WRITTEN PROBLEM.
Copy exactly, please, the lines of the data from its start through the line containing "return grid.reshape(-1, 3), grid_faces(len(grid), around, True)".

SOURCE DATA.
:::::
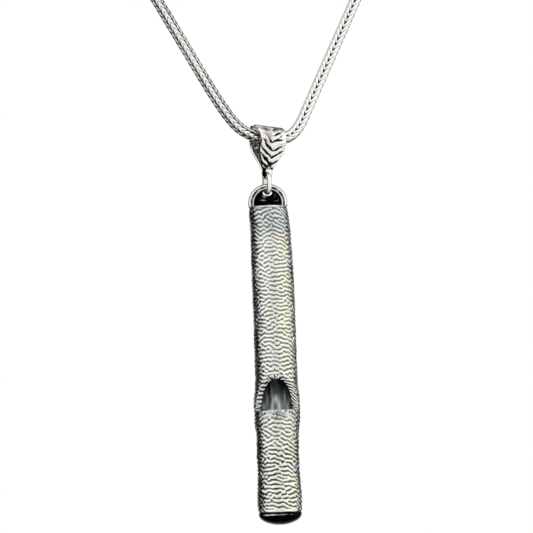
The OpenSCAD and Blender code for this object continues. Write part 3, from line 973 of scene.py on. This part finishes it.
def lug_web(centre_z, base_z):
    """The web: rings of points from the link's slot out to the rim."""
    around, rings = 96, 12
    slot_z = BAR[2] - MOUTH[2] - LUG_BAR_R - LUG_SLOT_H - 0.005
    slot_up = slot_z - centre_z
    angle = round_angles(around)
    ray = np.stack([np.cos(angle), np.sin(angle)], -1)
    slot = ray * (LUG_SLOT_W, LUG_SLOT_H)
    edge = []
    for dx, dz in ray:
        # how far this way it is to the base, to a leg or to the arch
        far = math.inf
        if dz < -1e-6:
            far = min(far, (base_z - slot_z) / dz)
        if abs(dx) > 1e-6:
            far = min(far, LUG_R / abs(dx))
        b = dz * slot_up
        root = -b + math.sqrt(b * b + LUG_R ** 2 - slot_up ** 2)
        if slot_z + root * dz > centre_z:
            far = min(far, root)
        edge.append((far * dx, far * dz))
    edge = np.array(edge)
    dents = smooth_noise(rings, around, 3, 12, scale=0.6, seed=31)
    layers = []
    for side in (-1, 1):
        rows = []
        for i, u in enumerate(np.linspace(0, 1, rings)):
            flat = slot + (edge - slot) * u
            y = side * (LUG_WEB / 2 - (0.1 if u == 0 else 0.0) + 0.03 * dents[i])
            rows.append(np.stack([flat[:, 0], y, slot_z + flat[:, 1]], -1))
        layers.append(np.array(rows))
    grid = np.concatenate([layers[0], layers[1][::-1]])
    return grid.reshape(-1, 3), grid_faces(len(grid), around, True)


LINK_SIDES = 18
LINK_WOBBLE = 0.014
# where round its wire the link is painted black as shade
LINK_SHADE_TURN = math.radians(100)


def make_oval_link():
    """The narrow link, drawn wire with a painted shade band along it."""
    half = (LINK_H - LINK_W) / 2
    r = LINK_W / 2
    arc = np.linspace(0, math.pi, 34)
    upper = [(r * math.cos(a), half + r * math.sin(a)) for a in arc]
    lower = [(-r * math.cos(a), -half - r * math.sin(a)) for a in arc]
    oval = np.array(upper + [(-r, 0.2), (-r, -0.2)] + lower + [(r, -0.2), (r, 0.2)])
    path = np.column_stack([np.zeros(len(oval)), oval]) + HOLE - np.array([0, 0, LINK_H / 2])
    out = np.column_stack([np.zeros(len(oval)), unit(oval)])
    wobble = smooth_noise(len(path), LINK_SIDES, 12, 3, scale=0.6, seed=41)
    radius = LINK_WIRE_R - 0.01 + LINK_WOBBLE * wobble
    grid = sweep(path, out, circle_section(radius, LINK_SIDES), True)
    seam_patina_and_shade = step(np.cos(round_angles(LINK_SIDES) - LINK_SHADE_TURN), 0.7, 0.92)
    dark = np.broadcast_to(seam_patina_and_shade, (len(path), LINK_SIDES))
    return make_piece("oval_link_wire", "link", grid.reshape(-1, 3),
                      grid_faces(len(path), LINK_SIDES, True), LINK_SILVER, "oval_link",
                      dark.ravel())


# ---- clasp spring ----

SPRING_TURNS = 6
STEPS_PER_TURN = 18
SPRING_RANGE = (math.radians(166.1), math.radians(197.9))
CLASP_CENTRE = np.array([-30.4, 0, 0])
CLASP_MID_R = 2.75
COIL_R = 0.4
COIL_WIRE_R = 0.1
COIL_SIDES = 10


def make_spring():
    """The spring that pushes the clasp's bolt shut, coiled along its channel."""
    t = np.linspace(0, 1, SPRING_TURNS * STEPS_PER_TURN + 1)
    where = between(SPRING_RANGE, t)
    round_wire = 2 * math.pi * SPRING_TURNS * t
    outwards = np.stack([np.cos(where), 0 * where, np.sin(where)], -1)
    across = outwards * np.cos(round_wire)[:, None] + np.outer(np.sin(round_wire), [0, 1, 0])
    path = CLASP_CENTRE + outwards * CLASP_MID_R + across * COIL_R
    grid = sweep(path, across, circle_section(COIL_WIRE_R, COIL_SIDES))
    return make_piece("bolt_spring", "chain", grid.reshape(-1, 3), rod_faces(len(path), COIL_SIDES),
                      SPRING_STEEL, "clasp_spring")


# ---- bail ----

BAIL_COLS = 64
# how far the fold's left end flares over the chain
FLARE = 0.85
# how far in the sheet's edges are rounded, and how deep
EDGE_W = 0.34
EDGE_DROP = 0.22
# where the leaves start below the fold's centre
LEAF_TOP = 0.8
# the V grooves: their spacing, depth and middle, which drifts left up the leaf
CHEVRON_PITCH = 1.5
CHEVRON_H = 0.24
CHEVRON_U = 0.15
CHEVRON_DRIFT = 0.8
# their left and right arms: how they rise, how long and how wide they are
ARM_RISE = (0.88, 0.5)
ARM_LEN = (2.9, 2.5)
ARM_WIDTH = (1.0, 0.8)
FINE_LINES = 0.5


def bail_point(points):
    """From the bail's own frame, its fold's centre at the origin, to the row's."""
    c, s = math.cos(BAIL_LEAN), math.sin(BAIL_LEAN)
    p = np.asarray(points, float)
    x, y, z = p[..., 0], p[..., 1], p[..., 2]
    return turn_z(np.stack([c * x + s * z, y, -s * x + c * z], -1), BAIL_TURN) + BIGHT


def fold_line():
    """The sheet's middle line from the front tip over the fold to the back
    one, as (y, z)."""
    r = FOLD_R + BAIL_T / 2
    low = np.linspace(-BAIL_LEN - LOBE_R, -PINCH, 18)
    leaf = np.linspace(-PINCH, -LEAF_TOP, 52)[1:]
    tip_y = BAIL_T / 2 + 0.005
    slope = (r - 0.1 - tip_y) / (PINCH - LEAF_TOP)
    front = [(-tip_y, z) for z in low] + [(-(tip_y + (z + PINCH) * slope), z) for z in leaf]
    start = math.atan2(front[-1][1], -front[-1][0])
    arc = np.linspace(start, math.pi - start, 64)[1:-1]
    top = [(-r * math.cos(a), r * math.sin(a)) for a in arc]
    back = [(-y, z) for y, z in front[::-1]]
    return np.array(front + top + back)


def leaf_half_width(z):
    """Half the sheet's width at a height below the fold's centre."""
    tip = BAIL_LEN - LOBE_R / 2
    straight = np.interp(-z, [2.4, 3.0, 4.7, tip], [BAIL_W / 2, BAIL_W / 2 - 0.12, 2.25, 1.25])
    lobe = LOBE_R * np.sqrt(np.clip(1 - ((z + BAIL_LEN) / LOBE_R) ** 2, 0, 1))
    return np.where(z > -tip, straight, lobe)


def chevrons(u, v, width=1.0):
    """Height of the V ridges, 0 in the grooves and 1 between them: u across
    the leaf, v down it. Each arm is a groove that narrows at both its ends."""
    middle = CHEVRON_U - CHEVRON_DRIFT * (1 - step(v, 0.0, 8.0))
    off = np.abs(u - middle)
    rise, length, broad = (np.where(u < middle, *arms) for arms in (ARM_RISE, ARM_LEN, ARM_WIDTH))
    phase = ((v + rise * off) / CHEVRON_PITCH) % 1
    arm = np.clip((off + 0.15) / length, 0, 1)
    half = width * broad * (0.03 + 0.27 * np.sqrt(np.sin(math.pi * arm)))
    return step(np.abs(phase - 0.5), half * 0.5, half)


# the heights below the fold's centre where the grooves end and the tip starts
TIP_RANGE = (PINCH + 0.2, PINCH + 0.7)
# how far noise bends the grooves across the leaf and down it
WARP = (0.2, 0.28)


def bail_tarnish_and_shade(u, z, down, ridge, rough, rim):
    """How dark a row of the sheet's outside is, with painted shade down the front leaf's left edge.
    rim is 0 at its two edges.
    """
    dark = (1 - step(ridge, 0.1, 0.75)) * (1 - step(-z, *TIP_RANGE)) + 0.2 * rough
    # rubbed bright down its left side and over the top
    rubbed = np.maximum(0.7 * (1 - step(down, 2.5, 5.5)) * (u < CHEVRON_U),
                        0.85 * (1 - step(down, 0.6, 2.6)))
    # fine engraved lines between the grooves, high on the leaf
    fine = (1 - chevrons(u, down + CHEVRON_PITCH / 2, 0.6)) * (1 - step(down, 4.5, 6.5))
    dark = dark * (1 - rubbed) + FINE_LINES * fine
    # the two sides of the neck, and the hollow over the link
    neck = step(-z, PINCH - 0.2, PINCH + 0.6) * (step(-u, 0.35, 0.6) + 0.6 * step(u, 0.8, 1.1))
    hollow = band(-z, (4.7, 5.1), (6.1, 6.4)) * (1 - step(np.abs(u - 0.1), 0.45, 0.8))
    # painted shade: a dark line down the front leaf's left edge
    left_edge_shade = step(down, 3.5, 5.0) * (u < 0)
    return np.clip(dark + neck + 0.7 * hollow, 0, 1) * rim + (1 - rim) * left_edge_shade


def make_bail():
    """The folded sheet, grooved outside, with its edges rounded."""
    line = fold_line()
    along = unit(np.gradient(line, axis=0))
    normal = np.stack([-along[:, 1], along[:, 0]], -1)
    outward = np.sign(normal[:, 0] * line[:, 0] + normal[:, 1] * (line[:, 1] + 3))
    normal *= np.where(outward == 0, 1, outward)[:, None]
    distance = distance_along(line)
    down = np.abs(distance - distance[-1] / 2)
    across = np.linspace(-1, 1, BAIL_COLS)
    size = (len(line), BAIL_COLS, distance[-1], 7)
    rough = smooth_noise(*size, scale=0.35, seed=51)
    warp = smooth_noise(*size, scale=2.6, seed=57)
    smudge = smooth_noise(*size, scale=0.9, seed=53)
    rows, dark = [], []
    for i, (y, z) in enumerate(line):
        half = float(leaf_half_width(z))
        u = across * half
        edge = np.clip((half - np.abs(u)) / EDGE_W, 0, 1)
        rim = step(half - np.abs(u), 0.05, 0.3)
        round_off = EDGE_DROP * (1 - np.sqrt(1 - (1 - edge) ** 2))
        ridge = chevrons(u + WARP[0] * warp[i], down[i] + WARP[1] * warp[i, ::-1])
        ridge = ridge * (1 - step(-z, *TIP_RANGE))
        # the outside is a little lower over the top of the fold
        lift = (BAIL_T / 2 - 0.1 + CHEVRON_H * ridge * edge + 0.03 * rough[i] - round_off
                - 0.2 * (1 - step(down[i], 0.0, 3.0)))
        low = -BAIL_T / 2 + round_off
        side = u - FLARE * (1 - step(down[i], 0.3, 4.2)) * np.clip(-across, 0, 1)
        outer, inner = (np.stack([side, y + normal[i, 0] * h, z + normal[i, 1] * h], -1)
                        for h in (lift, low))
        rows.append(np.concatenate([outer, inner[::-1]]))
        lining = 0.22 + 0.3 * smudge[i] - 0.6 * ridge * step(down[i], 3.8, 6.5)
        dark.append(np.concatenate([bail_tarnish_and_shade(u, z, down[i], ridge, rough[i], rim),
                                    (np.clip(lining, 0, 1) * rim)[::-1]]))
    points = bail_point(np.array(rows).reshape(-1, 3))
    return make_piece("folded_bail", "bail", points, rod_faces(len(line), 2 * BAIL_COLS),
                      BAIL_SILVER, "bail", np.array(dark).ravel())


# ---- stage and light ----

def make_stage():
    """A pale floor well below the whistle."""
    floor_z = CAD_BOX[0][2] - FLOOR_DROP
    corners = [(x * FLOOR_HALF, y * FLOOR_HALF, floor_z)
               for x, y in ((-1, -1), (1, -1), (1, 1), (-1, 1))]
    mesh = bpy.data.meshes.new("floor")
    mesh.from_pydata(corners, [], [(0, 1, 2, 3)])
    mesh.materials.append(matte("paper", PAPER, PAPER_ROUGH))
    floor = add_object("floor", mesh)
    # the silver mirrors the studio's lights, not the paper
    floor.visible_glossy = False


def make_light():
    """A studio: a broad soft front light with a dimmer gap where the camera
    stands, a smaller one straight behind, and a white background."""
    n = Nodes(bpy.data.worlds.new("studio"), "Background")
    bpy.context.scene.world = n.owner
    coords = n.add("ShaderNodeTexCoord")

    def facing(direction, stops):
        """A ramp over the cosine of the angle to a direction."""
        dot = n.add("ShaderNodeVectorMath", operation="DOT_PRODUCT")
        n.put(coords.outputs["Generated"], dot.inputs[0])
        dot.inputs[1].default_value = Vector(direction).normalized()
        fit = n.add("ShaderNodeMapRange")
        n.put(-1, fit.inputs["From Min"])
        n.put(dot.outputs["Value"], fit.inputs["Value"])
        return n.ramp(fit.outputs["Result"], [((at + 1) / 2, colour) for at, colour in stops])

    lamp, camera = math.radians(CAMERA_AZ + LIGHT_SWING), math.radians(CAMERA_AZ)
    front = facing((math.sin(lamp), -math.cos(lamp), LIGHT_RISE), FRONT_STOPS)
    above = facing((0, 0, 1), HEIGHT_STOPS)
    behind = facing((-math.sin(camera), math.cos(camera), 0), BACK_STOPS)
    gap = facing((math.sin(camera), -math.cos(camera), 0), GAP_STOPS)
    lit = n.mixed("MULTIPLY", 1, n.mixed("MULTIPLY", 1, front, above), gap)
    rays = n.add("ShaderNodeLightPath")
    n.shade(n.mixed("MIX", rays.outputs["Is Camera Ray"], n.mixed("ADD", 1, lit, behind), grey(1)),
            "Color")
    n.shade(1.0, "Strength")


bpy.context.scene.view_settings.view_transform = "Standard"
make_camera()
route = Route(ROUTE)
chain = make_chain(route)
make_tube()
make_plug()
make_top_cap()
make_lug()
make_oval_link()
make_bail()
make_spring()
for name in ("left_end_cap", "right_end_cap", "clasp_link", "ring_link", "clasp_body",
             "clasp_bolt", "end_ring"):
    mesh = frame["nodes"][name].data
    mesh.materials.clear()
    mesh.materials.append(PLAIN_SILVER)
make_stage()
make_light()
:::::
SOLUTION TO THE EXERCISE.
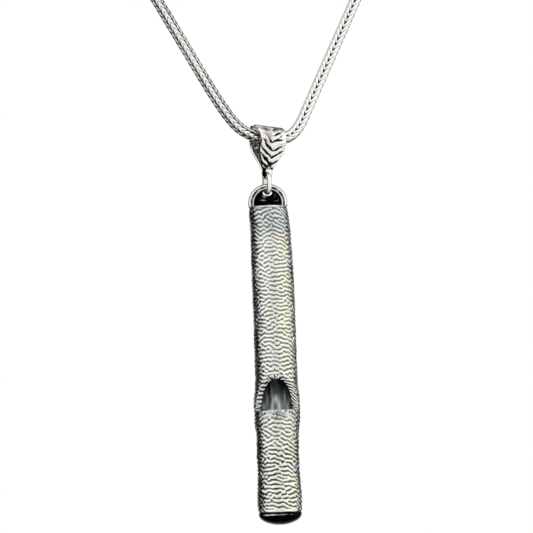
The OpenSCAD and Blender code for this object continues. Write part 3, from line 973 of scene.py on. This part finishes it.
def lug_web(centre_z, base_z):
    """The web: rings of points from the link's slot out to the rim."""
    around, rings = 96, 12
    slot_z = BAR[2] - MOUTH[2] - LUG_BAR_R - LUG_SLOT_H - 0.005
    slot_up = slot_z - centre_z
    angle = round_angles(around)
    ray = np.stack([np.cos(angle), np.sin(angle)], -1)
    slot = ray * (LUG_SLOT_W, LUG_SLOT_H)
    edge = []
    for dx, dz in ray:
        # how far this way it is to the base, to a leg or to the arch
        far = math.inf
        if dz < -1e-6:
            far = min(far, (base_z - slot_z) / dz)
        if abs(dx) > 1e-6:
            far = min(far, LUG_R / abs(dx))
        b = dz * slot_up
        root = -b + math.sqrt(b * b + LUG_R ** 2 - slot_up ** 2)
        if slot_z + root * dz > centre_z:
            far = min(far, root)
        edge.append((far * dx, far * dz))
    edge = np.array(edge)
    dents = smooth_noise(rings, around, 3, 12, scale=0.6, seed=31)
    layers = []
    for side in (-1, 1):
        rows = []
        for i, u in enumerate(np.linspace(0, 1, rings)):
            flat = slot + (edge - slot) * u
            y = side * (LUG_WEB / 2 - (0.1 if u == 0 else 0.0) + 0.03 * dents[i])
            rows.append(np.stack([flat[:, 0], y, slot_z + flat[:, 1]], -1))
        layers.append(np.array(rows))
    grid = np.concatenate([layers[0], layers[1][::-1]])
    return grid.reshape(-1, 3), grid_faces(len(grid), around, True)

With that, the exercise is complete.